■ WRITTEN EXERCISE ■
Output exactly the span of lines that begins at the line containing "The Blender code" and ends at the line containing "pieces of the", both lines included.

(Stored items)
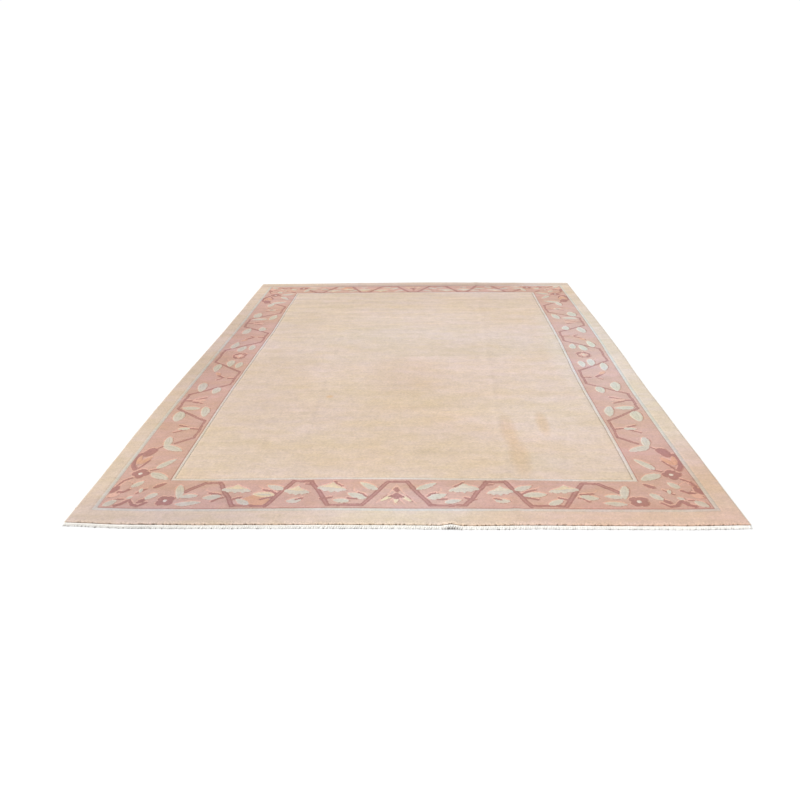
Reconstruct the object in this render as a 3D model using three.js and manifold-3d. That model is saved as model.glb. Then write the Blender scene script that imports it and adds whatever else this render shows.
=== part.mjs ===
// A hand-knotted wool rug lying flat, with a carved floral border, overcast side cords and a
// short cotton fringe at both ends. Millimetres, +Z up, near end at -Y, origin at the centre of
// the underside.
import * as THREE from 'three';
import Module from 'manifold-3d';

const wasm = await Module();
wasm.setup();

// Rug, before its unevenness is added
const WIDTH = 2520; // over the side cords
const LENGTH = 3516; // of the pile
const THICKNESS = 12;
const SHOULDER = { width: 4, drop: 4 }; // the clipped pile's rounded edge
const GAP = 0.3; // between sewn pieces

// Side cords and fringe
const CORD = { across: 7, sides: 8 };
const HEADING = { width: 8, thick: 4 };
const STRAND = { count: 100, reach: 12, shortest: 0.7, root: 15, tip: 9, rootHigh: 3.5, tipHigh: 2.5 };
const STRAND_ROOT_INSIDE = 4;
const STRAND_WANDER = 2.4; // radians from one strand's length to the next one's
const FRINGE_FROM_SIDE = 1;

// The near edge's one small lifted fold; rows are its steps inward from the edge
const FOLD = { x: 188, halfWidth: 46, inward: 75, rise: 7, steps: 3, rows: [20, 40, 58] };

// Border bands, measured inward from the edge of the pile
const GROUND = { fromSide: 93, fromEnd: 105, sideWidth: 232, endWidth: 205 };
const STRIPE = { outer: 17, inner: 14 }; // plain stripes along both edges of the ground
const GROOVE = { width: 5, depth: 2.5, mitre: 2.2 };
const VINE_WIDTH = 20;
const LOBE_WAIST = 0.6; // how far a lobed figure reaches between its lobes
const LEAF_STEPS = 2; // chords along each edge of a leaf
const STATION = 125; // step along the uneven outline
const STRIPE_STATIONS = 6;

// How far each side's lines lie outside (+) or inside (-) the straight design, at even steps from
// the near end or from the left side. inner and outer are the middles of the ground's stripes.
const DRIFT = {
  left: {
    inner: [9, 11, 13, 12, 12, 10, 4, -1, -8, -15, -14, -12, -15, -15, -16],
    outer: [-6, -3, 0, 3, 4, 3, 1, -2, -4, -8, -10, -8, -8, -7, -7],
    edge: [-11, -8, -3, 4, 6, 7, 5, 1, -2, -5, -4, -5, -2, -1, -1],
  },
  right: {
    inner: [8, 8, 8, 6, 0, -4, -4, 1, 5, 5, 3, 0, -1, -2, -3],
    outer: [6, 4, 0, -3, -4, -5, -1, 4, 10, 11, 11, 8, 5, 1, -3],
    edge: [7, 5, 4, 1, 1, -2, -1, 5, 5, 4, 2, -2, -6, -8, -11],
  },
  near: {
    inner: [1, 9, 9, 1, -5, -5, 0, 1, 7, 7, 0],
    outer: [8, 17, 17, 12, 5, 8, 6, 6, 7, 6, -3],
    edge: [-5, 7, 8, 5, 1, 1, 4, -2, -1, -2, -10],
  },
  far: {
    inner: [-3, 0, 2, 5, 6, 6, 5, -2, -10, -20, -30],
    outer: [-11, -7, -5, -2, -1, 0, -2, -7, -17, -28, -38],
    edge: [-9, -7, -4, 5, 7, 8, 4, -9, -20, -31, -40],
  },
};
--
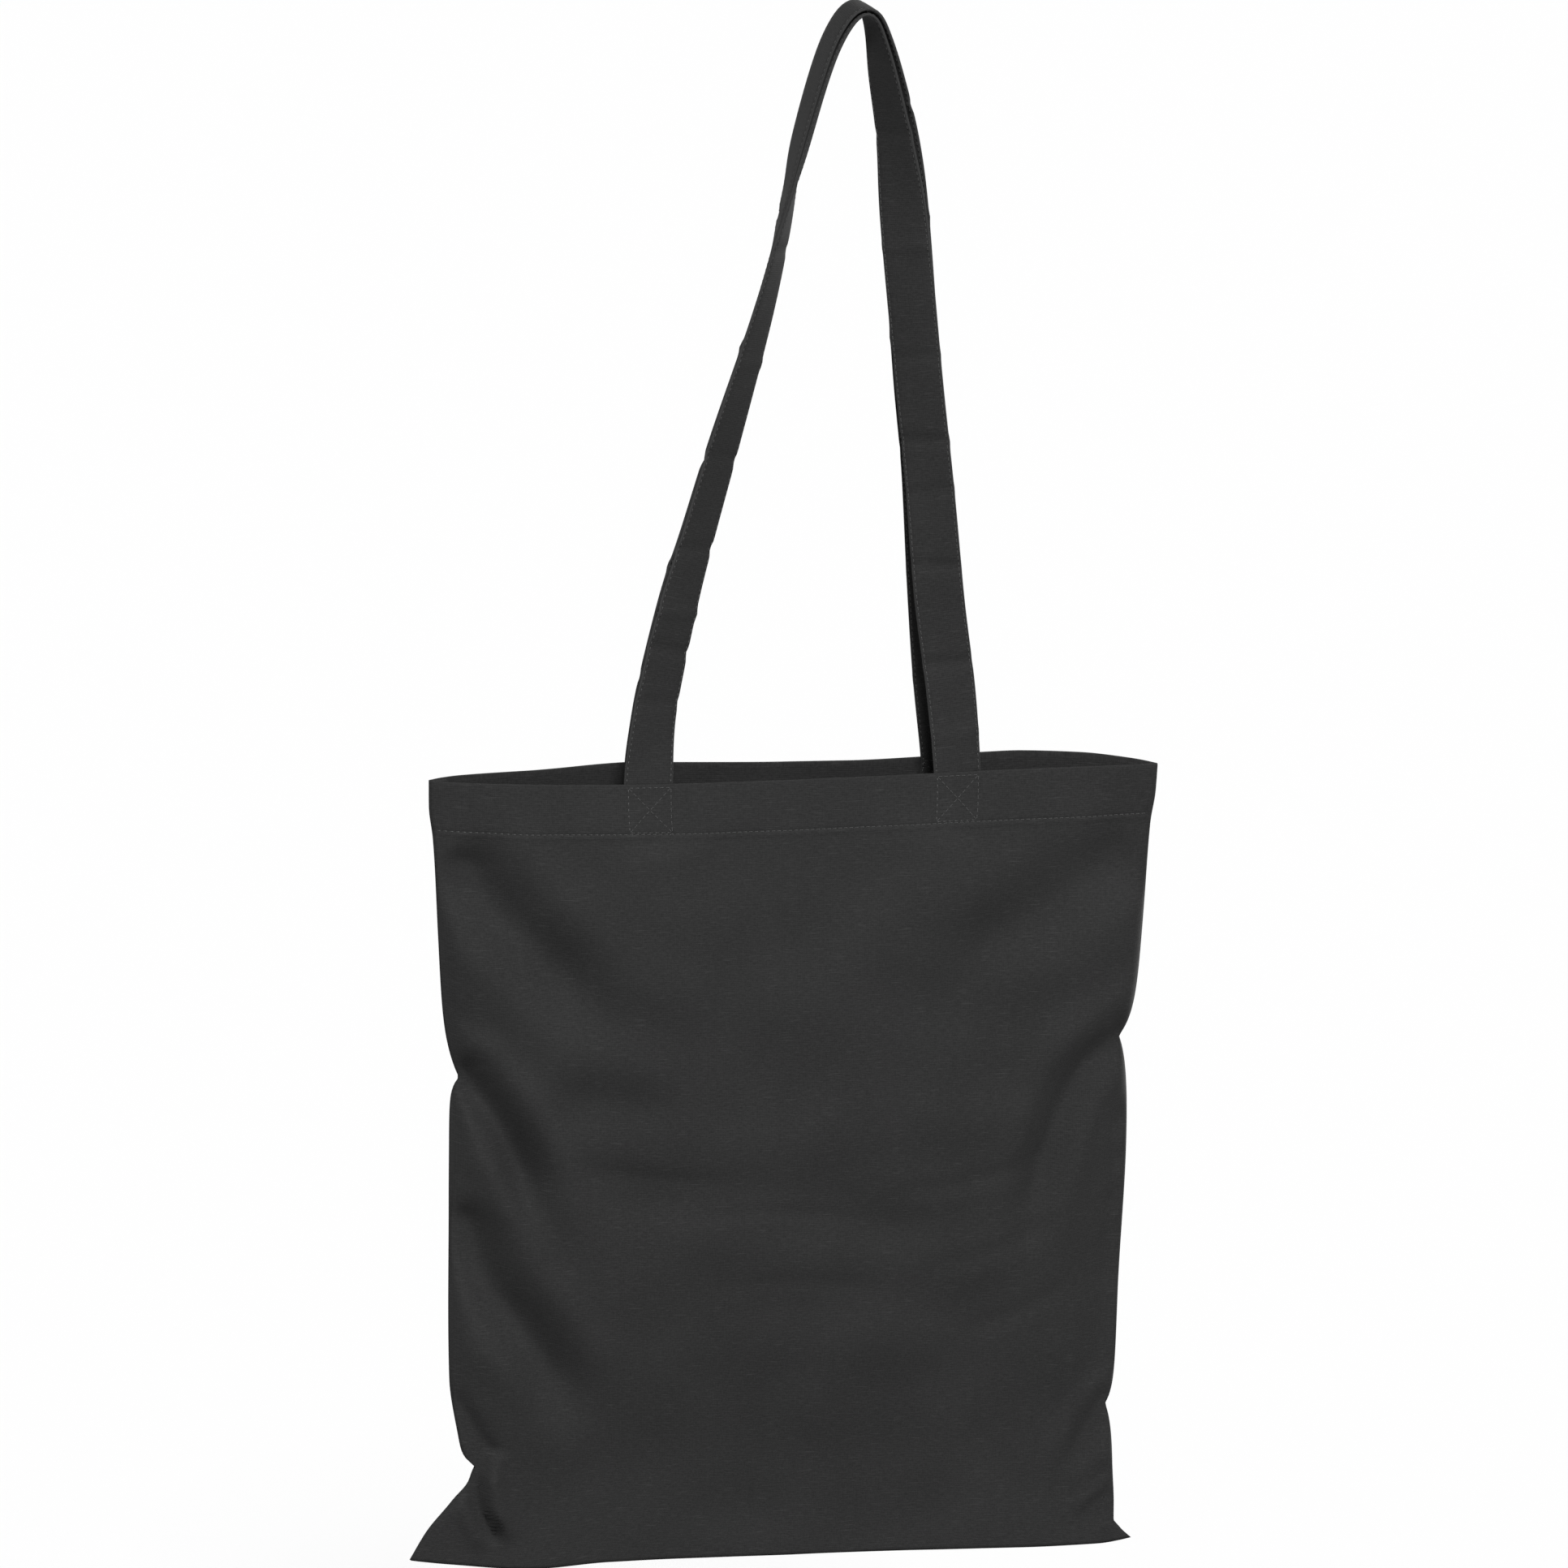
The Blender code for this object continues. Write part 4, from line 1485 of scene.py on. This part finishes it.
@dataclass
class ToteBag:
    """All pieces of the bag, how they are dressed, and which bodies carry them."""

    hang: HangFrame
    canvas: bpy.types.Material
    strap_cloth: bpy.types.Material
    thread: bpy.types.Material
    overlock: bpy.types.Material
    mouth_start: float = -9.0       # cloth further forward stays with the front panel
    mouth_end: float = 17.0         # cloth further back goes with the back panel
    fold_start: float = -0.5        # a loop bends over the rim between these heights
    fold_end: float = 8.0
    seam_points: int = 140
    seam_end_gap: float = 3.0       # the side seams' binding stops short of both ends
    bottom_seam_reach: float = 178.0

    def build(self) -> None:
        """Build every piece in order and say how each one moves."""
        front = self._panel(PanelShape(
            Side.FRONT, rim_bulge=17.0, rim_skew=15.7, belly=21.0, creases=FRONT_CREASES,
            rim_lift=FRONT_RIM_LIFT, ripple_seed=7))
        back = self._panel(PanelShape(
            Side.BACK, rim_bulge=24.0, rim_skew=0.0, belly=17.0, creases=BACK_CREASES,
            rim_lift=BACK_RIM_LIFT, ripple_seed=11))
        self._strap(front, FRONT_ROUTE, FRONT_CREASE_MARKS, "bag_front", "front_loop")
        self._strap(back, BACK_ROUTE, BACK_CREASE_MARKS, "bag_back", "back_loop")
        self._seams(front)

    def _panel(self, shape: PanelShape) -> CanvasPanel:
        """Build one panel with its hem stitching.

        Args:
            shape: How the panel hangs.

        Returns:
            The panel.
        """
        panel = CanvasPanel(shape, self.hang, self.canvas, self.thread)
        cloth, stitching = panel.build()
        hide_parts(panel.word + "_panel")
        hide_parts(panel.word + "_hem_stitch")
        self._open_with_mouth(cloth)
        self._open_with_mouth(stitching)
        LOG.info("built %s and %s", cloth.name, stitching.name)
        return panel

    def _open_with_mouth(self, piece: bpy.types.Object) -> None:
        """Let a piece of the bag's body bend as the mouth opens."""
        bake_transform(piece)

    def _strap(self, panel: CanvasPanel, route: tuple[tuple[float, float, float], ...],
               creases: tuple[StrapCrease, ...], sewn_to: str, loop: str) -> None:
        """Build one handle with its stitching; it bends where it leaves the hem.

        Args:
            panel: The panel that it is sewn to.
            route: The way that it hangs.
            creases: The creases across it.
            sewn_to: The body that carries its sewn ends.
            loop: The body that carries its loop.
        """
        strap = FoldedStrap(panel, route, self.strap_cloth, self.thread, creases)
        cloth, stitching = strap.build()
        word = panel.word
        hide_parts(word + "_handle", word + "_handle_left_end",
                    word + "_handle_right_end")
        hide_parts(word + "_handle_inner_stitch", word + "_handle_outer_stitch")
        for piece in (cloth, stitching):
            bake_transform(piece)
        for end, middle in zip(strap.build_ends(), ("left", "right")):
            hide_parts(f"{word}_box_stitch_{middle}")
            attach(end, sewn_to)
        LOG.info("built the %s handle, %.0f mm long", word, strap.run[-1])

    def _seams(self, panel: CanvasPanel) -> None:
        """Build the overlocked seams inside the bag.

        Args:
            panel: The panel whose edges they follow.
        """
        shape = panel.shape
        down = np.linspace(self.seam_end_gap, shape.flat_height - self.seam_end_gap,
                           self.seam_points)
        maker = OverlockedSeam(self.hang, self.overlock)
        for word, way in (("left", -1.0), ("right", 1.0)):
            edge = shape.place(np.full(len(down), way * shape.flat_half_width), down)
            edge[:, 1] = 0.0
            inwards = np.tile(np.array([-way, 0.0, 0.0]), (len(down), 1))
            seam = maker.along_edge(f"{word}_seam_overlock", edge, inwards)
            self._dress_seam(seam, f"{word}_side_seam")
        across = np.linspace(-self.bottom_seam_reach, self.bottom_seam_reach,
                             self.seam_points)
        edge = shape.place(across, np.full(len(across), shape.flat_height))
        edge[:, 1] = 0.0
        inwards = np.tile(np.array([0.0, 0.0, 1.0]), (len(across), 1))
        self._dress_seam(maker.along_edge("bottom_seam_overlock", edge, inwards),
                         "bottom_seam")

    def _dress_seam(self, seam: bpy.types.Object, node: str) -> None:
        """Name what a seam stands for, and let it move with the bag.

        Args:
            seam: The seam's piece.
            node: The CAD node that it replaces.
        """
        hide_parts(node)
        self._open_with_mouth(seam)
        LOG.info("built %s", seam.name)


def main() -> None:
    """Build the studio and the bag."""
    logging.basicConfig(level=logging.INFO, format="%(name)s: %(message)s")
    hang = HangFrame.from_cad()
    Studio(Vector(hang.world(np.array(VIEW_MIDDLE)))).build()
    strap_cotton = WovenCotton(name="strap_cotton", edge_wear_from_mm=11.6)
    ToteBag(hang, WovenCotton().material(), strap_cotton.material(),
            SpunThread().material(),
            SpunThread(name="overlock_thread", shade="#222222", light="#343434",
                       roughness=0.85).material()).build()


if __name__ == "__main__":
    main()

■ OUTPUT OF THE EXERCISE ■
The Blender code for this object continues. Write part 4, from line 1485 of scene.py on. This part finishes it.
@dataclass
class ToteBag:
    """All pieces of the bag, how they are dressed, and which bodies carry them."""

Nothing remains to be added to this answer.